Le sanzioni per l’invasione russa dell’Ucraina – condannata ieri anche dall’Assemblea generale dell’ONU – continua a produrre effetti sullo sport.  Dopo l’esclusione della Nazionale russa e delle squadre di club dalle coppe europee arriva la conferma di una voce che era nell’aria nel mondo del calcio e che riguarda il Chelsea e il suo ricco proprietario: Roman Abramovich.

Un passo indietro, prima della partita vinta in FA Cup ieri sera, ha sancito la fine dell’avventura dell’oligarca russo più famoso del calcio e non solo inglese: Roman Abramovich. Un freddo comunicato del pomeriggio pre match ha sancito la messa in vendita del suo Chelsea. Subito dopo i Blues, in una sorta di omaggio-saluto hanno vinto 3-2 non senza fatica sul campo del Luton Town.

Il Luton si è, infatti, ritrovato in vantaggio per due volte, ma i campioni d’Europa e del mondo sono riusciti a ribaltare il match grazie alle reti di Werner e Lukaku. Nel giorno in cui ha annunciato la vendita 19 anni dopo averlo rilevato e portato ai vertici del calcio di club mondiale.

Le sanzioni costringono Abramovich a mollare il suo Chelsea

Ha sempre detto che il Chelsea, lui che di soldi ‘ne capisce’, non è mai stata una questione finanziaria e lo si compreso platealmente ieri da due gesti. Il primo arrivato con l’annuncio della vendita in cui chiariva che “tutti gli utili ” saranno “interamente devoluti ad una fondazione di cui beneficeranno le vittime della guerra in Ucraina“. Il secondo la richiesta di essere ancora una volta allo Stanford Bridge (lo stadio della squadra, n.d.r.) un’ultima volta. Come scritto nel comunicato diffuso sul sito del club: “Spero di poter visitare per l’ultima volta Stamford Bridge per salutare tutti di persona, il Chelsea e i suoi tifosi saranno sempre nel mio cuore“.

 

Stanford Bridges – Stadio del Chelsea

Le ragioni le ha spiegate sempre nella nota stampa apparsa sul sito ufficiale del club: la vendita come azione “nel miglior interesse del club. Una lunga dichiarazione, quasi una lettera d’amore calcistico e infatti il comunicato è firmato semplicemente Roman. “Vorrei affrontare le speculazioni degli ultimi giorni sui media, in relazione alla mia proprietà del Chelsea” attacca e ribadisce come ha sempre fatto quanto le sue decisioni abbiano considerato “il migliore interesse della società, dei tifosi, dei dipendenti, nonché degli sponsor e dei partner del Club“. Non parliamo di una cessione “velocissima, ma seguirà il giusto processo. Non chiederò alcun prestito da rimborsare. Per me non si tratta mai di affari né di soldi, ma di pura passione per il calcio e per il club“.

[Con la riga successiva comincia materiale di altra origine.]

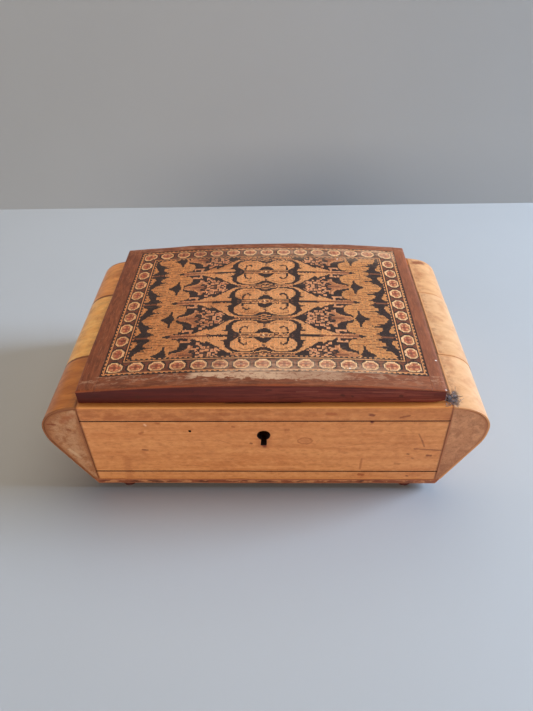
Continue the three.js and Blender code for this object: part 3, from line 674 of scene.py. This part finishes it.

Il ruolo e il peso di Abramovich

Considerato uno degli oligarchi più vicini al presidente russo Vladimir Putin ha visto il suo nome tra i possibili mediatori nel negoziato sulla guerra in corso per le sue origini ebraiche, come il presidente ucraino Zelensky. Una vicinanza testimoniata anche dall’indicazione di creare appunto quella “fondazione di beneficenza in cui verranno donati tutti i proventi netti della vendita. La fondazione sarà a beneficio di tutte le vittime della guerra in Ucraina. Ciò include la fornitura di fondi essenziali per i bisogni urgenti e immediati delle vittime, nonché il sostegno al lavoro di recupero a lungo termine“.

Ad essere precisi Roman Abramovich non è stato ancora colpito dalle sanzioni che il governo britannico ha imposto ad altri magnati ritenuti vicini a Putin. Come noto il Regno Unito è forse il paese in cui aleggia maggiormente il sentimento antirusso, ma anche quello in cui, dopo i paradisi fiscali, gli oligarchi sono maggiormente presenti e da maggior tempo. Dopo le conseguenze sulla Nazionale russa – esclusa dai Mondiali in Qatar 2022 – e delle squadre di club fuori dalle coppe europee, ieri altre due conseguenze sportive in rapida successione. In primis l’esclusione della Russia dalla Davis (da campione in carica, n.d.r.) e dalla Billie Jean King Cup (i due tornei a squadre per nazioni nel tennis maschile e femminile); poi quella di Abramovich, come ha spiegato “incredibilmente difficile da prendere e che mi addolora”.